Dans ce contexte, des sauveurs autoproclamés – notamment des entités qui se présentent comme des institutions non étatiques ou à but non lucratif neutres, mais qui, en réalité, poursuivent des objectifs privés, voire commerciaux spécifiques – tentent d'occuper l'espace multilatéral sans mandat public ni obligation de rendre des comptes. Ces acteurs prétendent souvent apporter une plus grande efficacité, une meilleure visibilité ou davantage de ressources, mais dans la pratique, ils surpassent rarement les mécanismes multilatéraux en termes de légitimité, de coordination ou d'impact durable. Ces efforts, aussi bien intentionnés soient-ils, peuvent involontairement marginaliser les gouvernements, fragmenter la responsabilité et brouiller les lignes de responsabilité.

Le processus du FNSS a été conçu précisément pour éviter une telle fragmentation, afin de rassembler divers acteurs autour d'une vision commune, avec les gouvernements nationaux et les institutions multilatérales inclusives au centre. À mesure que nous avançons, il est essentiel de protéger cette intégrité de la gouvernance et de veiller à ce que la transformation reste guidée par les principes d'appropriation nationale, d'inclusion des parties prenantes, de légitimité, de transparence et d'universalité.

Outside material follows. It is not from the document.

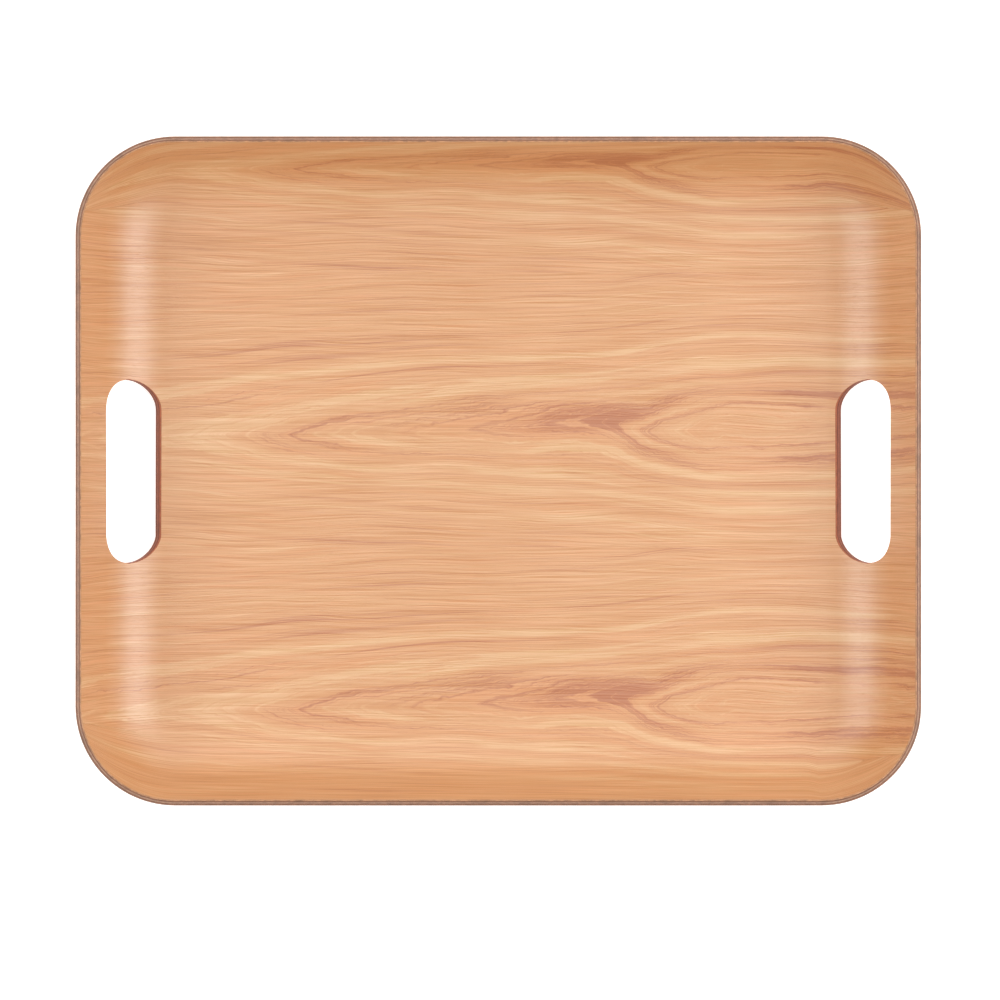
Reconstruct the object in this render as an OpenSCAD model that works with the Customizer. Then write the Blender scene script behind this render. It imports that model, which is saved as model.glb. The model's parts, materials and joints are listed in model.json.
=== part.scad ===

Nos priorités pour l'UNFSS+6

À l'approche de l'UNFSS+6, notre programme doit être clair, pragmatique et audacieux.

Premièrement, nous devons relier plus directement les organisateurs aux flux financiers, et pas seulement aux processus techniques. Cela signifie rapprocher les organisateurs des ministères des Finances, de l'Économie et de la Planification, en particulier lorsque les organisateurs eux-mêmes siègent dans ces institutions. Si la transformation n'est pas financée, elle ne se produira pas.

Deuxièmement, nous devons renouveler la pertinence des systèmes alimentaires pour la réduction de la pauvreté et le bien-être. Non pas en tant que programme abstrait, mais en tant que levier pratique pour réduire la faim, accroître la résilience et améliorer les moyens de subsistance. Les systèmes alimentaires doivent avoir une importance tangible pour la nutrition, l'environnement, l'emploi, l'équité et l'espoir.

Troisièmement, nous devons renforcer le rôle des coordonnateurs nationaux au sein des plateformes multilatérales régionales et mondiales. Les coordonnateurs doivent être considérés comme plus que de simples agents d'exécution ; ils doivent servir de négociateurs, de connecteurs et d'ambassadeurs de la transformation. À mesure que le paysage mondial évolue, les coordonnateurs doivent avoir leur place à la table où se prennent les décisions concernant le commerce, les finances et la souveraineté alimentaire.

Pour que cela soit possible, le processus du Sommet sur les systèmes alimentaires doit être ancré de manière plus formelle dans le système multilatéral des Nations unies. Les progrès que nous avons accomplis depuis 2021 – et le rôle des coordonnateurs nationaux en tant que nouvelle catégorie de dirigeants publics – nécessitent désormais un cadre institutionnel plus solide et un mandat intergouvernemental plus clair. La mise en place de ce cadre par le biais de canaux appropriés et de résolutions potentielles offrira la légitimité et la continuité supplémentaires nécessaires pour consolider les progrès, rehausser les systèmes alimentaires au sein de la gouvernance mondiale et garantir que les pays et leurs coordonnateurs nationaux restent au cœur des décisions qui façonnent notre avenir commun.

Un mot pour conclure

La route entre Rome et Addis-Abeba a montré que la transformation est possible lorsque le leadership national est soutenu par une aide coordonnée. La route vers l'UNFSS+6 doit désormais être définie par l'impact, la responsabilité et l'inclusion. Façonnons-la ensemble.

Le Pôle continuera à préserver l'intégrité du processus UNFSS et à amplifier votre leadership, non pas en tant que gardien au sens strict, mais en tant que partenaire, facilitateur stratégique, catalyseur et connecteur de la transformation que vous construisez au niveau national et au-delà.

Dans cet esprit, je tiens à souligner que le Pôle est le seul organisme officiellement mandaté pour coordonner et canaliser le soutien qui vous est destiné, à vous, les coordonnateurs nationaux des concertations sur les systèmes alimentaires, par le biais du système des Nations unies et de l'écosystème de soutien. Il arrive parfois que des organisations privées prétendent agir à la place du Pôle. Ces prétentions reflètent des intérêts privés plutôt qu'un soutien au leadership national collectif que vous représentez. Si de nombreux partenaires offrent une expertise précieuse, c'est votre vision et votre autorité qui guident la transformation des systèmes alimentaires. Le mandat du Pôle consiste à préserver cette appropriation en veillant à ce que l'aide soit cohérente, alignée et pleinement respectueuse de vos priorités.